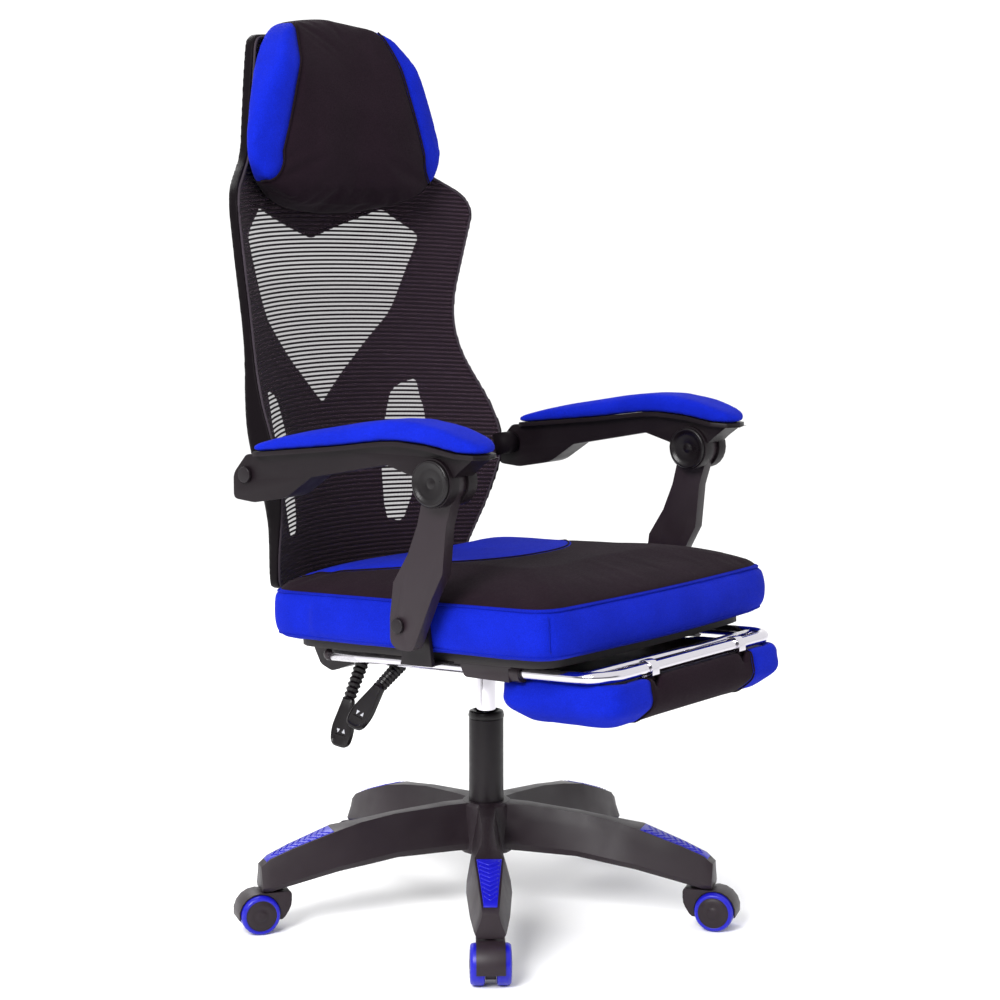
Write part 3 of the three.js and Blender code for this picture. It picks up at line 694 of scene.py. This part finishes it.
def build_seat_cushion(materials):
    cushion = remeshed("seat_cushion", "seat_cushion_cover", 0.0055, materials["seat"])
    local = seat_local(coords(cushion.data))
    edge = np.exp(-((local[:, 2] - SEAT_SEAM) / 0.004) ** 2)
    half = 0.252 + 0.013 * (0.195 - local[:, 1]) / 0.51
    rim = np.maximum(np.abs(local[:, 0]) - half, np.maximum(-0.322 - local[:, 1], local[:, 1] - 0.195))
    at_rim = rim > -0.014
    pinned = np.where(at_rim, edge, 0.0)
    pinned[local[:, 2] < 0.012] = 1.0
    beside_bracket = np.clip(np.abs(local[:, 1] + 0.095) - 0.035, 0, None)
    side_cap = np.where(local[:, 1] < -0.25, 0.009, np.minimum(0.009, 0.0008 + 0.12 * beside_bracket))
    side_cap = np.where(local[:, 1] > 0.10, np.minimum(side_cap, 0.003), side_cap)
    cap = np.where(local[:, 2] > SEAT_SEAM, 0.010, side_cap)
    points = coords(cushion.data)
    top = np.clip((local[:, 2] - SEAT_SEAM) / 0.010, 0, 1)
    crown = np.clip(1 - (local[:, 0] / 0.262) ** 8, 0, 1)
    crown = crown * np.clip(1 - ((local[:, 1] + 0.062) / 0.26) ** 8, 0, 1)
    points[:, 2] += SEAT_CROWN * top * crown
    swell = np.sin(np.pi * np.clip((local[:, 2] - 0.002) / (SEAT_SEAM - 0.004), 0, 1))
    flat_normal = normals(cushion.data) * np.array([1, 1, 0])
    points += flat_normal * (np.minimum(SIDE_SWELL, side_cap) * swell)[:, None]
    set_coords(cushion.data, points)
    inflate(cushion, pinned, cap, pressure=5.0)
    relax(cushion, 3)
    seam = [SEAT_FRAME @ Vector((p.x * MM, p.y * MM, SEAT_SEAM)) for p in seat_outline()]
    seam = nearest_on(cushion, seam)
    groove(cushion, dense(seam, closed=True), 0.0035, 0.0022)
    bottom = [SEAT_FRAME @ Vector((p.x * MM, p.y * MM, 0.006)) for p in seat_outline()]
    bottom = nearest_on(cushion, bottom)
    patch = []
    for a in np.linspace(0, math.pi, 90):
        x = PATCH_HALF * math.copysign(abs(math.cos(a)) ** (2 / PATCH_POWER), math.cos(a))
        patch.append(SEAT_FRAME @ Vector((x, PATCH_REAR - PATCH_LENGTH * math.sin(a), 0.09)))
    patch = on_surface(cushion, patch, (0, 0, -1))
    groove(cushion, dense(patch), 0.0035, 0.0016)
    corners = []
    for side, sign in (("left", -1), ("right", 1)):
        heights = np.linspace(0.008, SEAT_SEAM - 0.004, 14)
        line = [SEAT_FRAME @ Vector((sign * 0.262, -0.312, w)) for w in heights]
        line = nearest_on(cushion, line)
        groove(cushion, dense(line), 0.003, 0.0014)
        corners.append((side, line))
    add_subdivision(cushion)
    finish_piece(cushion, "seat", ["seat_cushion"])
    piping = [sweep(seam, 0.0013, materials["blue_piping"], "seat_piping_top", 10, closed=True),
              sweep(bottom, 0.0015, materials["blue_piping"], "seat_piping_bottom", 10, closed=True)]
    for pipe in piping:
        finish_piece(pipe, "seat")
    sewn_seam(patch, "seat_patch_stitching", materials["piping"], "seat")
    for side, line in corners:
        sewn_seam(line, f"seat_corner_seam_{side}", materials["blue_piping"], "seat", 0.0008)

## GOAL
Extract each line of the listing above, copying it word for word.

## RESULT
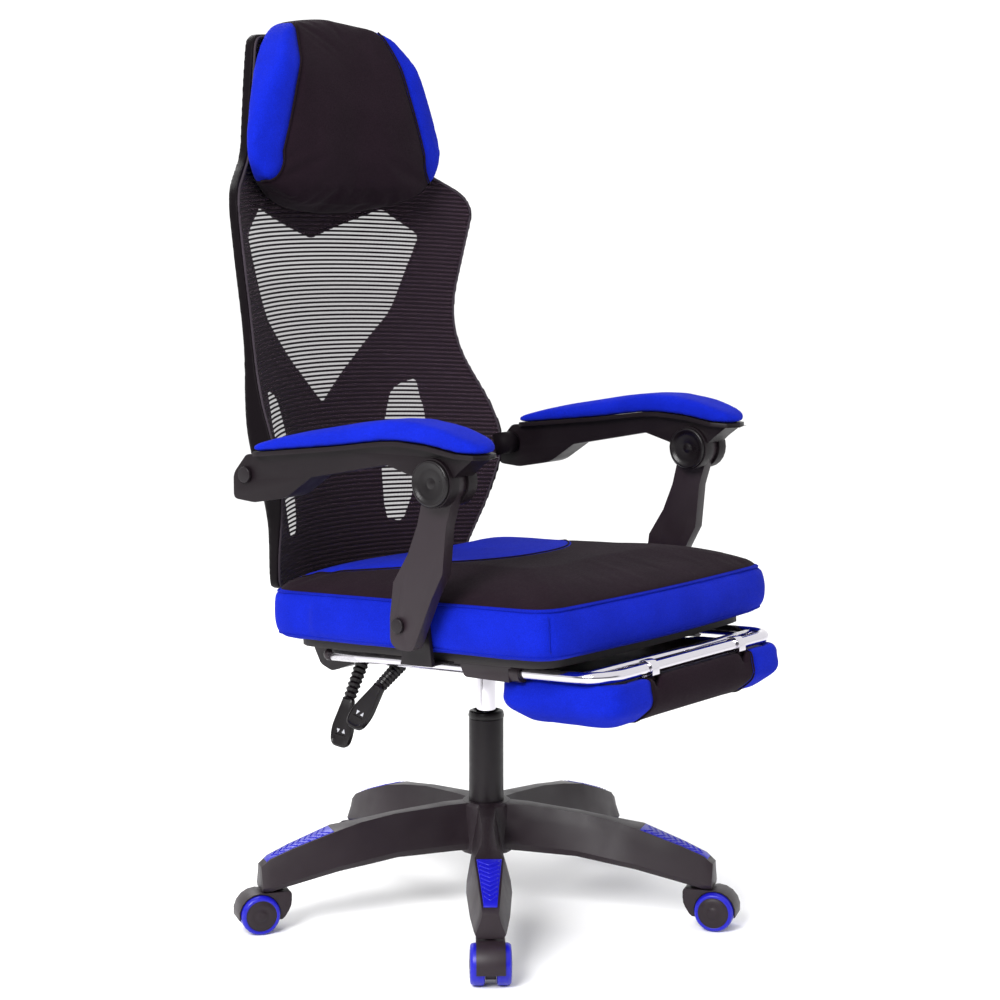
Write part 3 of the three.js and Blender code for this picture. It picks up at line 694 of scene.py. This part finishes it.
def build_seat_cushion(materials):
    cushion = remeshed("seat_cushion", "seat_cushion_cover", 0.0055, materials["seat"])
    local = seat_local(coords(cushion.data))
    edge = np.exp(-((local[:, 2] - SEAT_SEAM) / 0.004) ** 2)
    half = 0.252 + 0.013 * (0.195 - local[:, 1]) / 0.51
    rim = np.maximum(np.abs(local[:, 0]) - half, np.maximum(-0.322 - local[:, 1], local[:, 1] - 0.195))
    at_rim = rim > -0.014
    pinned = np.where(at_rim, edge, 0.0)
    pinned[local[:, 2] < 0.012] = 1.0
    beside_bracket = np.clip(np.abs(local[:, 1] + 0.095) - 0.035, 0, None)
    side_cap = np.where(local[:, 1] < -0.25, 0.009, np.minimum(0.009, 0.0008 + 0.12 * beside_bracket))
    side_cap = np.where(local[:, 1] > 0.10, np.minimum(side_cap, 0.003), side_cap)
    cap = np.where(local[:, 2] > SEAT_SEAM, 0.010, side_cap)
    points = coords(cushion.data)
    top = np.clip((local[:, 2] - SEAT_SEAM) / 0.010, 0, 1)
    crown = np.clip(1 - (local[:, 0] / 0.262) ** 8, 0, 1)
    crown = crown * np.clip(1 - ((local[:, 1] + 0.062) / 0.26) ** 8, 0, 1)
    points[:, 2] += SEAT_CROWN * top * crown
    swell = np.sin(np.pi * np.clip((local[:, 2] - 0.002) / (SEAT_SEAM - 0.004), 0, 1))
    flat_normal = normals(cushion.data) * np.array([1, 1, 0])
    points += flat_normal * (np.minimum(SIDE_SWELL, side_cap) * swell)[:, None]
    set_coords(cushion.data, points)
    inflate(cushion, pinned, cap, pressure=5.0)
    relax(cushion, 3)
    seam = [SEAT_FRAME @ Vector((p.x * MM, p.y * MM, SEAT_SEAM)) for p in seat_outline()]
    seam = nearest_on(cushion, seam)
    groove(cushion, dense(seam, closed=True), 0.0035, 0.0022)
    bottom = [SEAT_FRAME @ Vector((p.x * MM, p.y * MM, 0.006)) for p in seat_outline()]
    bottom = nearest_on(cushion, bottom)
    patch = []
    for a in np.linspace(0, math.pi, 90):
        x = PATCH_HALF * math.copysign(abs(math.cos(a)) ** (2 / PATCH_POWER), math.cos(a))
        patch.append(SEAT_FRAME @ Vector((x, PATCH_REAR - PATCH_LENGTH * math.sin(a), 0.09)))
    patch = on_surface(cushion, patch, (0, 0, -1))
    groove(cushion, dense(patch), 0.0035, 0.0016)
    corners = []
    for side, sign in (("left", -1), ("right", 1)):
        heights = np.linspace(0.008, SEAT_SEAM - 0.004, 14)
        line = [SEAT_FRAME @ Vector((sign * 0.262, -0.312, w)) for w in heights]
        line = nearest_on(cushion, line)
        groove(cushion, dense(line), 0.003, 0.0014)
        corners.append((side, line))
    add_subdivision(cushion)
    finish_piece(cushion, "seat", ["seat_cushion"])
    piping = [sweep(seam, 0.0013, materials["blue_piping"], "seat_piping_top", 10, closed=True),
              sweep(bottom, 0.0015, materials["blue_piping"], "seat_piping_bottom", 10, closed=True)]
    for pipe in piping:
        finish_piece(pipe, "seat")
    sewn_seam(patch, "seat_patch_stitching", materials["piping"], "seat")
    for side, line in corners:
        sewn_seam(line, f"seat_corner_seam_{side}", materials["blue_piping"], "seat", 0.0008)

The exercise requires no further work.